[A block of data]
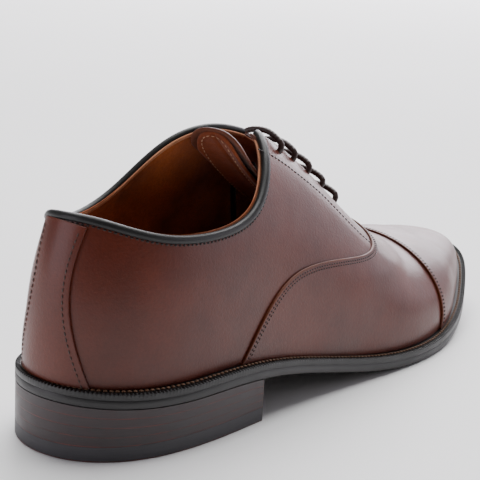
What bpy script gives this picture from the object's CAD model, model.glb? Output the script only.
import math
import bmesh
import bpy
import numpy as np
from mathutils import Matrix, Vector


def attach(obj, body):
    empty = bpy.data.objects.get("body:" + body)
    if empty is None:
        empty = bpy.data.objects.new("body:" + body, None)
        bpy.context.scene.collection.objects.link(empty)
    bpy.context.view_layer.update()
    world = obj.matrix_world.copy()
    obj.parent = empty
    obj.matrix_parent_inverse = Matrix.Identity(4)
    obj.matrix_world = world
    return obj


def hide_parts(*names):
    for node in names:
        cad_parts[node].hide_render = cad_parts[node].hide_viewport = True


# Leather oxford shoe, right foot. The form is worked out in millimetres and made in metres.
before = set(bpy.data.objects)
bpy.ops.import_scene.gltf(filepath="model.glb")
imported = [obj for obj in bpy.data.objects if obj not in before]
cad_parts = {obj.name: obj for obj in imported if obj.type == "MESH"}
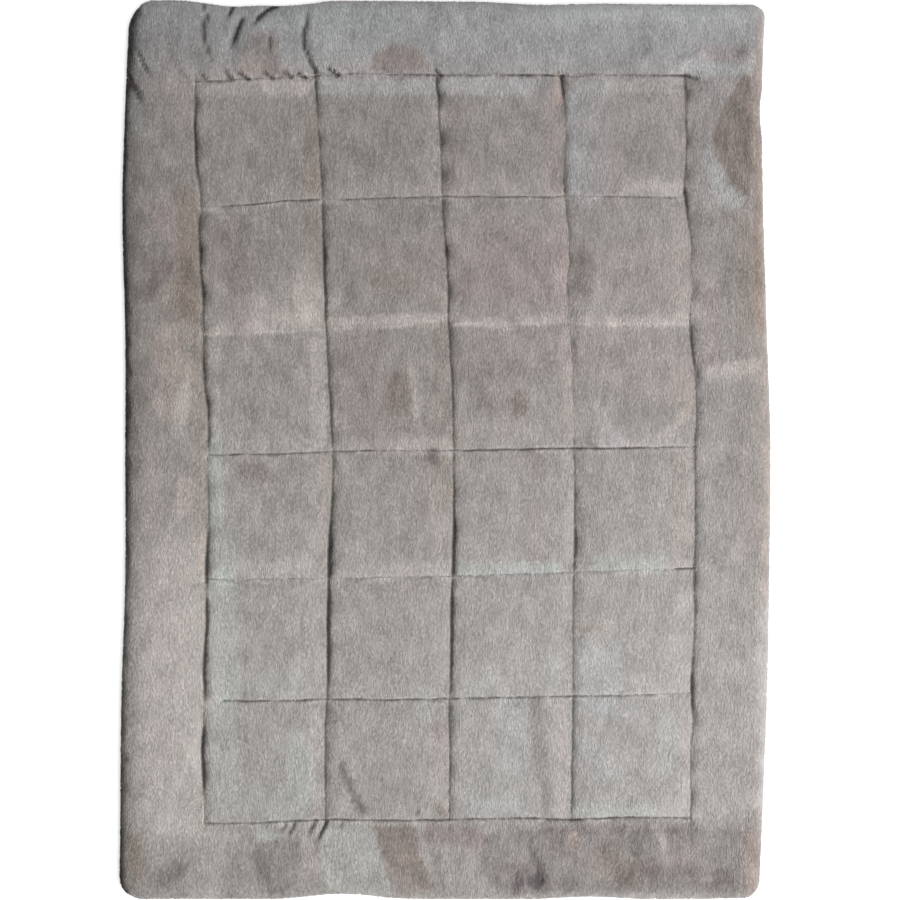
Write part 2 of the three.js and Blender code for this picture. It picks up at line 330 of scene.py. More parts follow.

Exercise prompt → Extract every entry in the listing word for word.

Complete output →
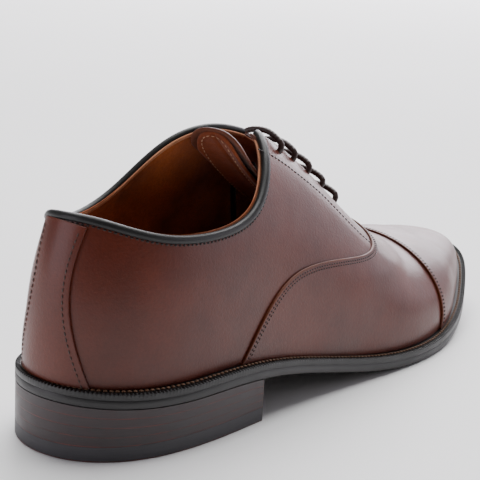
What bpy script gives this picture from the object's CAD model, model.glb? Output the script only.
import math
import bmesh
import bpy
import numpy as np
from mathutils import Matrix, Vector


def attach(obj, body):
    empty = bpy.data.objects.get("body:" + body)
    if empty is None:
        empty = bpy.data.objects.new("body:" + body, None)
        bpy.context.scene.collection.objects.link(empty)
    bpy.context.view_layer.update()
    world = obj.matrix_world.copy()
    obj.parent = empty
    obj.matrix_parent_inverse = Matrix.Identity(4)
    obj.matrix_world = world
    return obj


def hide_parts(*names):
    for node in names:
        cad_parts[node].hide_render = cad_parts[node].hide_viewport = True


# Leather oxford shoe, right foot. The form is worked out in millimetres and made in metres.
before = set(bpy.data.objects)
bpy.ops.import_scene.gltf(filepath="model.glb")
imported = [obj for obj in bpy.data.objects if obj not in before]
cad_parts = {obj.name: obj for obj in imported if obj.type == "MESH"}
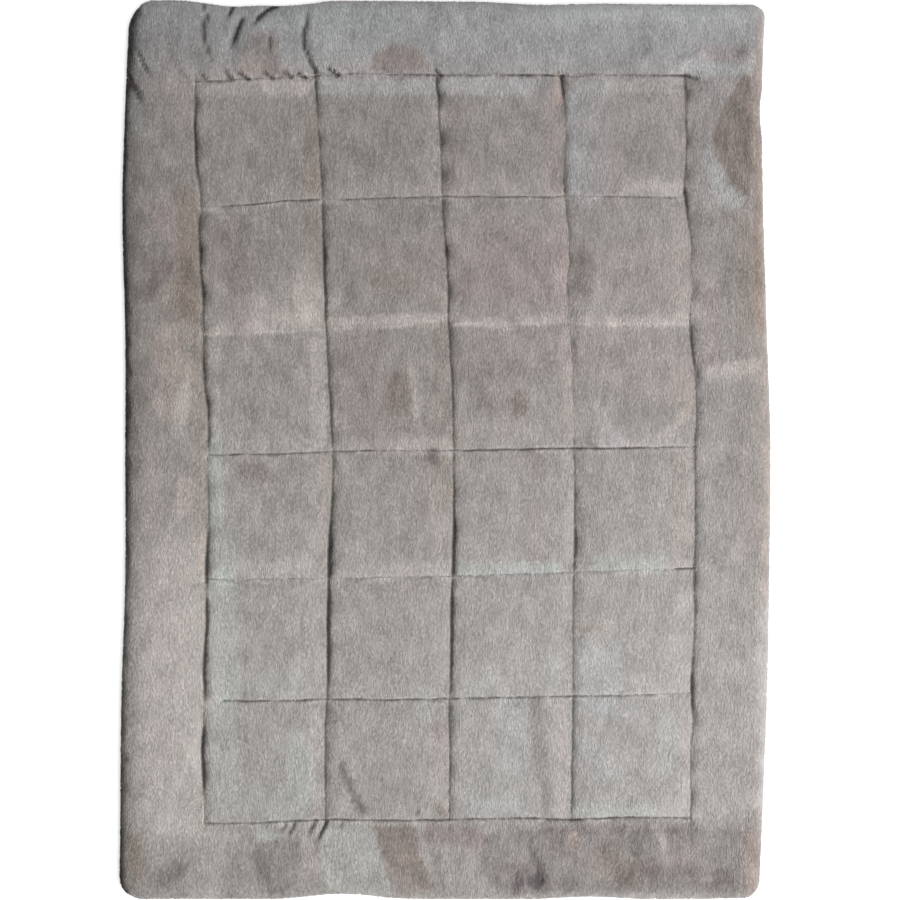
Write part 2 of the three.js and Blender code for this picture. It picks up at line 330 of scene.py. More parts follow.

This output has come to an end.